The next city Ibn Battuta visited was Samarkand. 'It is one of the largest and most beautiful cities,' Ibn Battuta writes, and remarks with bitterness that 'most of Samarkand was turned into a shambles.' The traveler could not but admire the beautiful mausoleums of the Shah-in-Zinda ensemble. He made special mention of a Muslim sanctity - the tomb of Sheikh Kusan ibn-Abbas of whom a legend says that he is Prophet Mukhammad's cousin. 'Over the grave is erected a dome on four supports, each of them flanked with twin marble columns of green, black, white and red colours. The walls of the mausoleum are decorated with multicoloured gilded inlay; its roof is covered with lead; the tomb is made of inlaid ebony, with silver-studded corners, and three silver lamps are hung inside. The floor of the mausoleum is covered with wool and cotton carpets…'

From Samarkand the Moroccan traveler set his feet to Termez, which was a large city for that time, with beautiful buildings and market-places and an abundance of orchards and vineyards. Ibn Battuta pointed out some curious details of local everyday life. 'In the baths city dwellers wash their heads with sour milk,' he recalls. 'Each bathhouse attendant has a lot of jugs filled with sour milk. Everyone who comes to the baths pours some milk into a small bowl and washes his head. This milk freshens the hair and makes it soft…'

Of great importance for historians are Ibn Battuta's data on the movement of sarbedars, which started in Khorasan in the 1330s as an expression of social and political protest of representatives of the middle class against the policy of Mongolian invaders. In 1365 the sarbedars headed an uprising in Samarkand and won. Their independent state existed in Khorasan from 1337 through 1381. They had their own army, minted their own coins, and abolished some taxes imposed by the Mongols. Meanwhile, there is practically no evidence of eyewitnesses about this movement in written sources.

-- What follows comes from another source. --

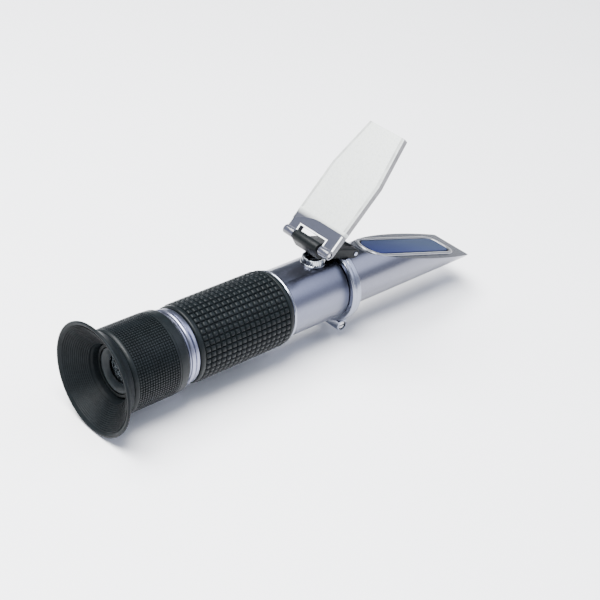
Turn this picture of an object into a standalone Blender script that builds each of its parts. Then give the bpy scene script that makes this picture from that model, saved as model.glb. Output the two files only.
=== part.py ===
"""Hand-held refractometer with a double-hinged daylight plate.

The optical axis runs along +X, from the eyecup's rim to the prism housing's nose. +Z is up,
towards the sample face, and +Y is the left side. Sizes below are in millimetres, measured from
the eyecup's rim along X and from the optical axis along Y and Z. One empty carries the whole
instrument, so that it lies with its lowest rim point on z = 0 and its length centred on x = 0.
"""
import math

import bmesh
import bpy
from mathutils import Matrix, Vector

MM = 0.001
GAP = 0.3                       # running or assembly gap between neighbouring pieces

# --- driving dimensions --------------------------------------------------------------------
LENGTH = 172.6                  # rim of the eyecup to the nose of the prism housing
EYECUP_R = 20.2
TUBE_R = 12.5
TUBE_BORE = 10.9
HOUSING_R = 11.0
FOCUS_R = 14.9
GRIP_R = 14.15
BAND_R = 14.6

# --- places along the axis -----------------------------------------------------------------
HOLE_X = 7.3                    # where the eyecup's cone meets its central hole
HOLE_R = 9.9
CUP_FRONT = 6.5                 # end of the cup's flare, against the focus ring
FOCUS_REAR, FOCUS_FRONT = 6.8, 30.3
SPIGOT_STEP, SPIGOT_FRONT = 8.6, 13.2   # the eyecup's stepped plug
COLLAR_REAR, COLLAR_FRONT = 30.7, 34.5
GRIP_REAR, GRIP_FRONT = 34.8, 76.7
TRIM_REAR, TRIM_FRONT = 77.0, 78.1
TRIM_R = 13.3
NECK_REAR, NECK_FRONT = 14.0, 31.0
TUBE_FRONT = 103.8
BAND_REAR, BAND_FRONT = 104.1, 108.2

# --- prism slope: a plane that falls towards the nose ----------------------------------------
SLOPE = math.radians(17.0)
NOSE_EDGE_Z = -6.2              # height of the slope's edge at the nose
WINDOW_REAR, WINDOW_FRONT = 122.3, 166.3
WINDOW_HALF = 6.1
WINDOW_BULGE = 4.5              # length of the window's rounded rear end
WINDOW_CORNER = 3.7             # radius of its two front corners
LIP_WIDTH = 1.4                 # raised lip all round the window
PROUD = 0.35                    # height of the lip and the glass above the slope
SEAL_STEP = 0.2                 # gap on either side of the prism's seal
SEAL_WIDTH = 0.5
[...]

After Central Asia Ibn Battuta traveled in Iran and Afghanistan, China and Africa. He spent about eight years in India.

Scholars believe than the Moroccan traveler died in 1377. It is very likely that he is buried near Tаnjer where he was born. Anyway, it is there that tourists are shown his grave.

Contemporaries were rather critical about Ibn Battuta's writings. Many considered his evidence dubious while others thought it was all fantasy and fiction. Soon they were all forgotten. And it was only in the 19th century that readers could re-discover his 'Travels'.

The purpose of Ibn Battuta's entire life was to 'see the world and please the heart'. He belonged to the same cohort of pathfinders as the Italian traveler Marco Polo and the Russian traveler Afanasy Nikitin. Such people make the world larger, brighter and multi-dimensional.